I’ve seen FAQs and troubleshooting pages that say clean the contacts with alcohol, and that works, but I seriously have to do that every time I run it. The only other thing that will work is jamming something under the Roomba to lean it onto the charging contacts. Is it a crappy base? Are there any diy tricks to give the base better contact?
I had a problem a few weeks ago where it wouldn’t charge and cleaning the contacts didn’t work for me. What did work is taking the bloody thing apart, removing and reinstalling the battery and cleaning things as I put it back together.
You are correct that you shouldn’t have to clean the contacts each time. Roombas charge through the electrical contacts on the base station and Roomba, passing electricity from your wall to a battery on the Roomba. From your post it doesn’t sound like a base station or battery issue.
We need to diagnose the root cause. It sounds like it’s not a contact issue since you’ve been cleaning them regularly. Check your base station contacts as well.
Is your floor uneven?

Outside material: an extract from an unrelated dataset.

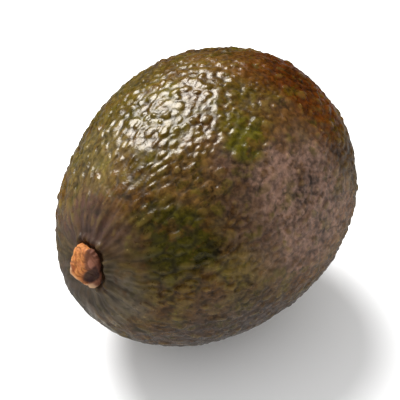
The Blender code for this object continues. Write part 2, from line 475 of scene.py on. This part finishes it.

You shouldn’t have to wedge something under the Roomba. If you pick up the Roomba and place it on the base station, does it charge? To me so far it sounds like an issue with the Roomba correctly emplacing on the base station. I would try a different location for the base station to see if that rectifies the issue. If not we can continue diagnosing.
Manually placing the Roomba on the base will make it charge for a split second then it stops. Maybe there is minor unevenness. I’ll move it to another wall but without rearranging all my furniture there’s really only one spot for it to go.
Maybe prop the base station up a smidge
Haven’t found anything that will both give it the right amount of lift AND not make it slippery so the Roomba doesn’t just push it around (I have hardwood, not carpet).
Hmm, maybe a mini rug just for the Roomba could work…
From my own experience: it might be the battery. Depending on the age of the battery, of course.
Some years ago when I looked into this myself, I managed to find a resource (blog? YT video?) where the person was able to identify the problematic cell in the battery cluster, remove it, and replace it with a good one. In order to save spending money on a new one, just to be clear.
I don’t think this is the video I saw at the time, but there are similarities: https://www.youtube.com/watch?v=XFAsFV_7rAk
Shouldn’t be the battery. Putting a wedge under the Roomba let’s it charge and it has decent runtime. Problem is that the wedge keeps it from moving so it can’t start or recharge without manual help.